Пьеса была из жизни парижского простонародья, молодых работяг, отвоевывающих себе право на жизнь и любовь в большом городе, и в ней были очень точные народные образы: рабочие, лоточники, женщины, спешащие на рынок, привратники и сторожа, дворники и водители омнибусов, служащие контор и школьники. И все это пропитано сильной любовью к Парижу и к его быту, в корне отличному от того, что можно представить себе, находясь за пределами Франции. И все это в сочетании с народными песнями и «бродячими куплетами», мелодиями и напевами, и публика с трудом сдерживалась, чтобы не начать подпевать артистам на сцене. Это был апофеоз Парижа. Многие годы спустя я мечтал о такой же драме из нашей жизни, так же пропитанной любовью к Иерусалиму, еврейскому быту и еврейским напевам.
В собрании социалистов – оно проходило в большом зале в подвальном этаже, и, чтобы попасть туда, нужно было спускаться по ступенькам – участвовало много народу, и было так тесно, что нам пришлось уйти оттуда, не дожидаясь окончания. Меня особенно впечатлила речь Марселя Самба (Sembat, он был членом правительства во время Первой мировой войны); низкого роста, с быстрыми жестами, со светлым лицом и черными волосами, короткой стриженой бородкой, одетый просто, но со вкусом. В его словах чувствовались ум и энергичность, говорил он резко и доступно: «Мы стоим перед угрозой войны. Не надо строить иллюзий!» Мне казалось, что в его речи все время повторялась одна мысль: «Faites la paix, sinon le roi!» («Стремитесь к миру, иначе вам навяжут короля!»)
Оратор утверждал, что если Франция не докажет на деле, что она стремится к миру, а не готовится к войне, то она не сможет влиять на других, и война начнется, причем гораздо быстрей, чем может показаться, и Франция потерпит в ней поражение. Французский государственный строй по своей природе не сможет одержать победу. Условие, чтобы победить, чтобы выстоять в войне, – это монархия и все, что связано с монархией, плюс отказ от всех достижений демократии. А если мы этого не хотим – нужно добиваться мира.
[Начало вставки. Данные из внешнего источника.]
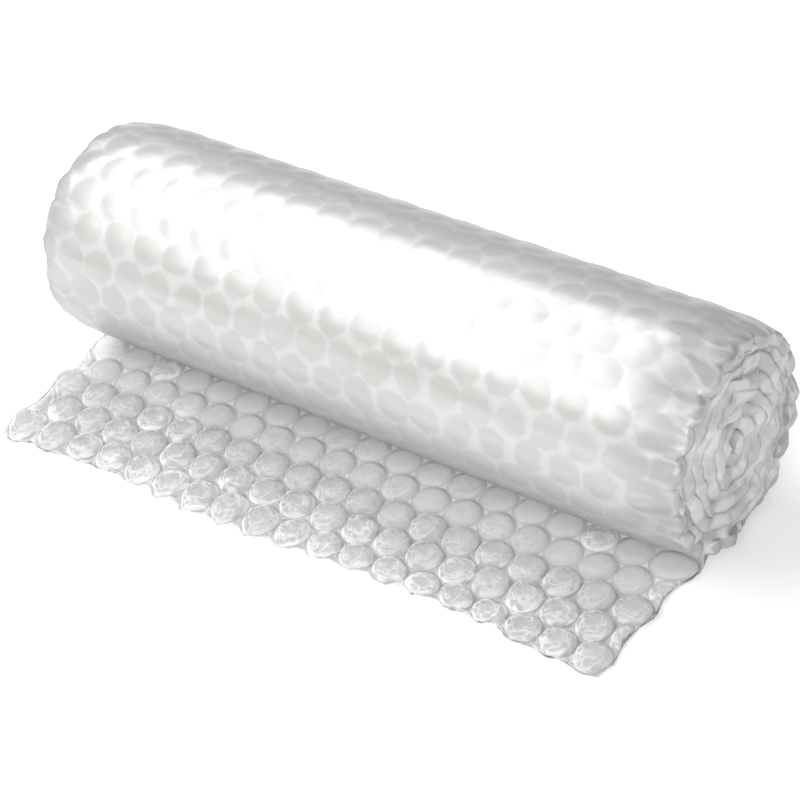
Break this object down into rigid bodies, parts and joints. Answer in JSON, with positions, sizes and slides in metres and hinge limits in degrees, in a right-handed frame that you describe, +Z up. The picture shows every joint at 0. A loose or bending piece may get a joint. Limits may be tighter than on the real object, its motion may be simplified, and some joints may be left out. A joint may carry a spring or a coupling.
{
  "type": "bubble wrap roll",
  "caption": "Soft roll of clear large-bubble cushioning film, lying on its side with its outer end let out flat in front.",
  "frame": {"origin": "on the ground, under the middle of the whole part with its loose end", "axes": "+X along the roll, -Y towards the cut edge of the loose end, +Z up from the ground"},
  "size_m": [0.506, 0.227, 0.163],
  "materials": {
    "bubble_film": "glossy, clear"
  },
  "bodies": {
    "root": {"bubble_wrap_roll": "bubble_film"}
  },
  "joints": []
}
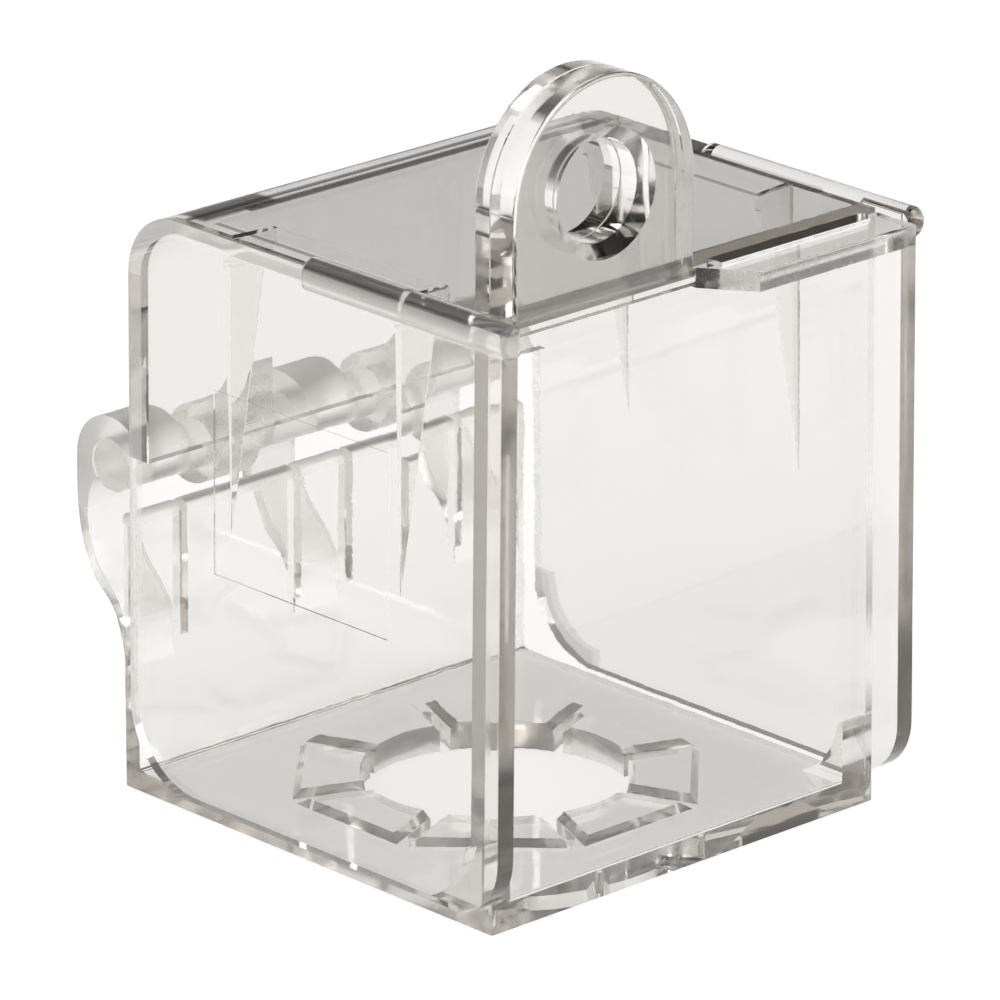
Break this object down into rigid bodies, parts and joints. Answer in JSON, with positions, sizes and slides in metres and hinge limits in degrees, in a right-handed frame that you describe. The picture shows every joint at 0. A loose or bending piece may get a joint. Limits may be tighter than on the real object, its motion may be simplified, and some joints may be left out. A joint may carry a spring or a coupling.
{
  "type": "switch lockout cover",
  "caption": "Clear hinged box that shuts over a panel push-button or rotary switch, with a round switch hole, an open-hook hinge at the back and a two-ply padlock eye at the top front.",
  "frame": {"origin": "centre of the round switch hole on the underside of the base plate, which lies on the panel", "axes": "+Z away from the panel, -Y towards the padlock eye, +Y towards the hinge, +X to the right of someone facing the eye"},
  "size_m": [0.0662, 0.0789, 0.0985],
  "materials": {
    "clear_base": "polished clear moulding",
    "clear_cover": "polished clear moulding",
    "clear_rod": "polished clear moulding"
  },
  "bodies": {
    "base": {"base": "clear_base"},
    "cover": {"cover": "clear_cover", "hinge_rod": "clear_rod"}
  },
  "joints": [
    {"name": "cover_hinge", "type": "hinge", "parent": "base", "child": "cover", "pos_m": [0, 0.0337, 0.0392], "axis": [-1, 0, 0], "range_deg": [0, 160]}
  ]
}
В целом его речь мне не понравилась, но я почувствовал, что «война уже очень близко, а раз так – надо собирать чемоданы».
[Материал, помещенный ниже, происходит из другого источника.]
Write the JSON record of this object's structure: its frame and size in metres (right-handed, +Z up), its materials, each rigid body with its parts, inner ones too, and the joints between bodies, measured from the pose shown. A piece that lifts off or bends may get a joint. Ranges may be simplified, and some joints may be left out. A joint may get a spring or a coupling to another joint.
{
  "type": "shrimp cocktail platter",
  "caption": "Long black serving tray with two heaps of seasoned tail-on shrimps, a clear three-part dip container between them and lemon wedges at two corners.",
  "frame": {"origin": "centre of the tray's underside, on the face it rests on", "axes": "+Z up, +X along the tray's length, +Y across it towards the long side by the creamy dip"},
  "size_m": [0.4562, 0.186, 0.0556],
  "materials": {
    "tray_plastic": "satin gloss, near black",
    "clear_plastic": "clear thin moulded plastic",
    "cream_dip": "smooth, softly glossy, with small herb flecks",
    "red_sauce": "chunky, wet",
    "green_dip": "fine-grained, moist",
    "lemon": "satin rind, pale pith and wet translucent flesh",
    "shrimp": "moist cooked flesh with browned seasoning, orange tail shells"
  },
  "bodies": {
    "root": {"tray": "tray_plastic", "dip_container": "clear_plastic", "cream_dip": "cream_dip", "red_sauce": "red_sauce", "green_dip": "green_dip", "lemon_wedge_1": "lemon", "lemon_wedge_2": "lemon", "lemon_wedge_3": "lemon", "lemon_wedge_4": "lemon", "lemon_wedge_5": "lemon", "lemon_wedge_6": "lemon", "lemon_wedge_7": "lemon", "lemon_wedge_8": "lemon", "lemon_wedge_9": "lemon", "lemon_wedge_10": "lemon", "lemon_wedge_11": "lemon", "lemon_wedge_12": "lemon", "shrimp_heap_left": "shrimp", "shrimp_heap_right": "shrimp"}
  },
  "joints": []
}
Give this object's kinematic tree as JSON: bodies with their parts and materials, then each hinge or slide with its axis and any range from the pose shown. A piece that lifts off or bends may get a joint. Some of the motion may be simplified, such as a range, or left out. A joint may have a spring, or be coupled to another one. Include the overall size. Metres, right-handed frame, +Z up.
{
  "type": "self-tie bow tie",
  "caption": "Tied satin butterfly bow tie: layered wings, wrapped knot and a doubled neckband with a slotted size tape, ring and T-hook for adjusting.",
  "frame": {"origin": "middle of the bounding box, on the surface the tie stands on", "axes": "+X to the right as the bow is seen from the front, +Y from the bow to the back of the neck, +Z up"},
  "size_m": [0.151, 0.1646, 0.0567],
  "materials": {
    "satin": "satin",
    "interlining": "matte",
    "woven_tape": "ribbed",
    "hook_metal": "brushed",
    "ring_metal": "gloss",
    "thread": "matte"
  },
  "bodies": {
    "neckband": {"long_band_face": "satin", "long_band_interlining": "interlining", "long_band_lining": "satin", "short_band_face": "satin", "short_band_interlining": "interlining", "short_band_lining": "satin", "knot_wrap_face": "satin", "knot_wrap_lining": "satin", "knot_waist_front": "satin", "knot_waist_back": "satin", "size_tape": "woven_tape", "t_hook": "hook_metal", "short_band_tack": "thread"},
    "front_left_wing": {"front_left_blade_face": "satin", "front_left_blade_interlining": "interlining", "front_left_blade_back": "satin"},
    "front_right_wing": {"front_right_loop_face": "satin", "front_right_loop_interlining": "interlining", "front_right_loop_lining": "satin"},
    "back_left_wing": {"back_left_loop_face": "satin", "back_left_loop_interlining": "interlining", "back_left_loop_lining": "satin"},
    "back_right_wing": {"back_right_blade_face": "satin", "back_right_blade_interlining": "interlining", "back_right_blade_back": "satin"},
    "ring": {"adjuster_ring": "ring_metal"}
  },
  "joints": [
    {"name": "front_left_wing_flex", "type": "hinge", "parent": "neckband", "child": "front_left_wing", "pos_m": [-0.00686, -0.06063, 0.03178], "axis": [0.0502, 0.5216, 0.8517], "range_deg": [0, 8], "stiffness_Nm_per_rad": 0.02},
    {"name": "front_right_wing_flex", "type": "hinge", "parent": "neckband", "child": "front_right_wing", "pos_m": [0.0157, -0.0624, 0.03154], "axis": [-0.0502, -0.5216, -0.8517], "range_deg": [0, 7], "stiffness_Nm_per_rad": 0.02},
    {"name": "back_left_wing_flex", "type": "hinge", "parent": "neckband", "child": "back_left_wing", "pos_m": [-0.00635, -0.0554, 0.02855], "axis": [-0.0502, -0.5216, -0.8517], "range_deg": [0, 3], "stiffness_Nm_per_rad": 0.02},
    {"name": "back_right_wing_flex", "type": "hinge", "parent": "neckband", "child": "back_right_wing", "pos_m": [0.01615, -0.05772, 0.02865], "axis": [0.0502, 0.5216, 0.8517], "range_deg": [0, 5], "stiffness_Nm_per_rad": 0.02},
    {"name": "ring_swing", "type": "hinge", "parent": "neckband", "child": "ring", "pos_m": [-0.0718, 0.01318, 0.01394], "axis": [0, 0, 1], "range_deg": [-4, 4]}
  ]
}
Ощущение близящейся войны, внушенное мне речью Марселя Самба, было настолько сильным, что когда я слушал речь Жореса – пламенного оратора, с образной речью, которая будоражила и волновала умы, – и в его внешности, и в его словах я ощущал решительное противопоставление предыдущему оратору и искал в них прежде всего подтверждения этой «реальности». И я немедленно в этом убедился – подтверждение было полным и недвусмысленным; в его словах проскальзывала столь сильная тревога, а тон, которым он говорил о сопротивлении войне, был таким серьезным и революционным, что напомнил мне тон речей ноября-декабря 1905 года… Ощущение «кануна войны» стало еще сильнее, когда я вышел с собрания и купил у одного разносчика газет карту, громкое название которой привлекло мое внимание: «Европа будущего». На этой карте Германия и Австрия были разделены, а Ганновер относился… к Англии!